It’s virtually impossible to do a blog post on Nice in France without some kind of pun in the title! And in truth I have been getting to know Nice, in spite of the somewhat inclement weather.
My first day was one of those hazy, muggy, dreary, drizzly days. Not with the dramatic kind of rain that suddenly gives way to bright sunshine offset against black skies and maybe even a rainbow for good measure, like a ‘forgive me’ card for having been a bit mean. No, the only pleasure I enjoyed was that lovely essence of damp honeysuckle and roses. Which is great, but unfortunately not something you can photograph! So my late morning traverse up the hillside to look down on the bay – which sounds more interesting than it actually was as it mostly involved just crossing from one side of the windy road to the other, dodging cars careering around the corners – resulted in something so ‘blah’ that I didn’t even bother getting the camera out.
After lunch I decided to give it another shot – at sea level – by walking to the old town and port. My guidebook warned me this would take around an hour, but I had a cunning plan. I would hire one of the ‘Velo Bleu’ bikes from their starting blocks by the sea. This was a bold move by me as I’m a bit nervous about the (so-called) ‘Boris bikes’ back home, but I told myself this would be so easy in comparison – the terrain was flat and I couldn’t possibly get lost when all I had to do was keep the sea to my right. So, I registered my bank card, got my bike and was good to go.
Except now it was raining! But that didn’t matter – a little rain wouldn’t hurt me. Well, actually it could, because I saw not one but two people come a cropper by skidding on the wet surface. I hadn’t realised I was partaking in a dangerous sport….But somehow I made it to the port in one piece and was now ready to lose the bike so that I could explore the old town. I was even feeling very smug because this had all been achieved in less than half an hour, which meant my journey was gratis. Well it would have been, except I couldn’t get the docking screen to switch on to register the bike being returned and lock the bike. I tried every free docking slot but to no avail. So, I had no choice but to get back in the saddle and try another dock – except that didn’t work either. Or the next one. By this point I was practically back to where I started from and wondering just what it was I was getting so terribly wrong. Eventually I swallowed my pride and phoned the help number, and was informed that the docks don’t generally work when it’s raining, only on sunny days! As if I wasn’t being punished enough by the weather, it wouldn’t even let me ride a bleeding bike!
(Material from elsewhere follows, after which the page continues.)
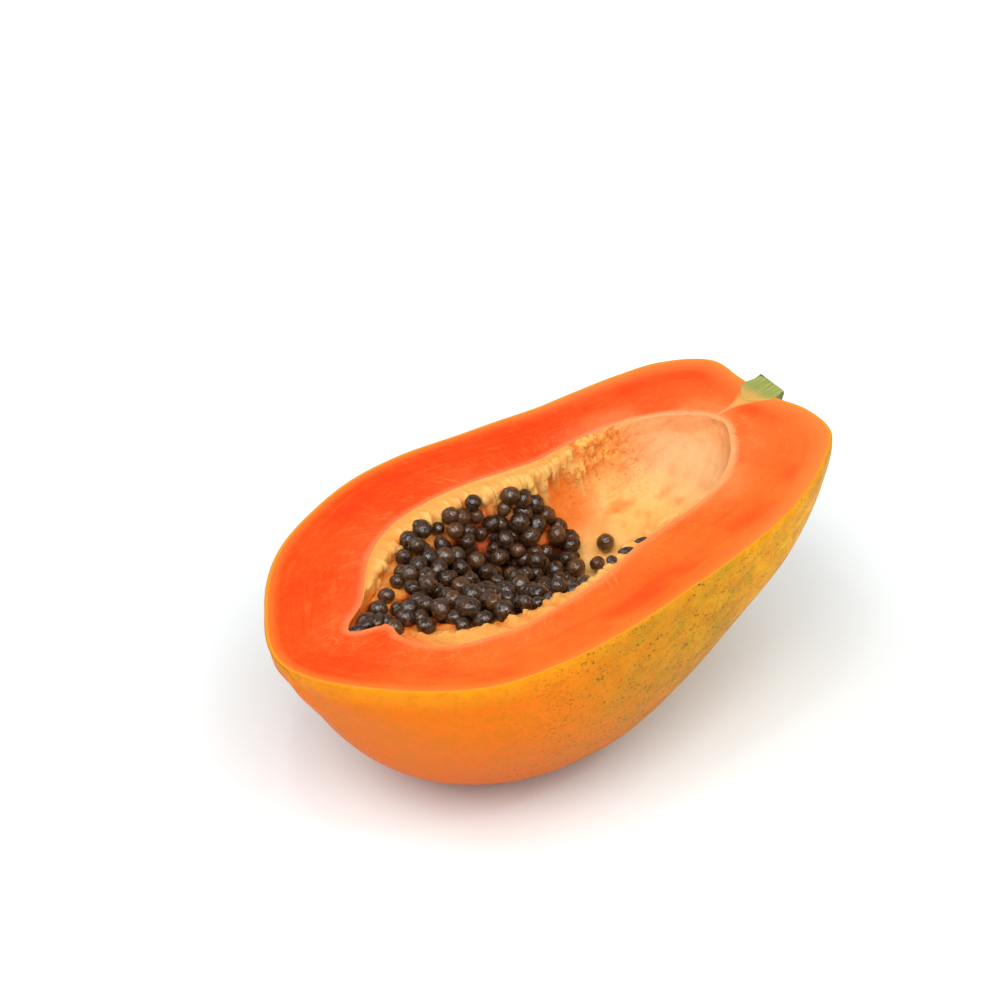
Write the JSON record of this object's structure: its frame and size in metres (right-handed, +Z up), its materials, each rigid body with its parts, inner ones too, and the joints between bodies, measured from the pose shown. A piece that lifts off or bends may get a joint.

I could see that the woman on the end of the phone was trying to get rid of me because firstly I was a problem she couldn’t resolve and secondly she was tired of trying to give me instructions in her broken English. So, when I saw another person crazy enough to hire one of the bikes I chased him down and asked him how I was supposed to return mine. “Come with me” I’ll take you to a dock that works” he beckoned. And so we peddled together through the old town of Nice and I began thinking how this would be a great start to a romantic novel, until I was rudely interrupted by him swearing upon our arrival at the chosen docking station: “Merde! These aren’t working either!” He then went on to instruct me to just lock it up, note the number and write to them, before disappearing into the drizzle.
So, my bleeding bleu bike was unceremoniously abandoned and my bank card is depleting with every hour because there seems to be no means of writing to them (the form doesn’t work, nor do the texts and there is no email address).
Apart from that hanging over me, things got better the next day when the blue bike was replaced with blue skies. So I promenaded along the sea front, climbed a hill to a park for some great views and revisited the port and the old town on foot. I also had a rendezvous with my French partner who just happened to be passing through Nice on route to the Cannes film festival, where I join him tomorrow. Well you can’t be in France without enjoying a bit of French romance!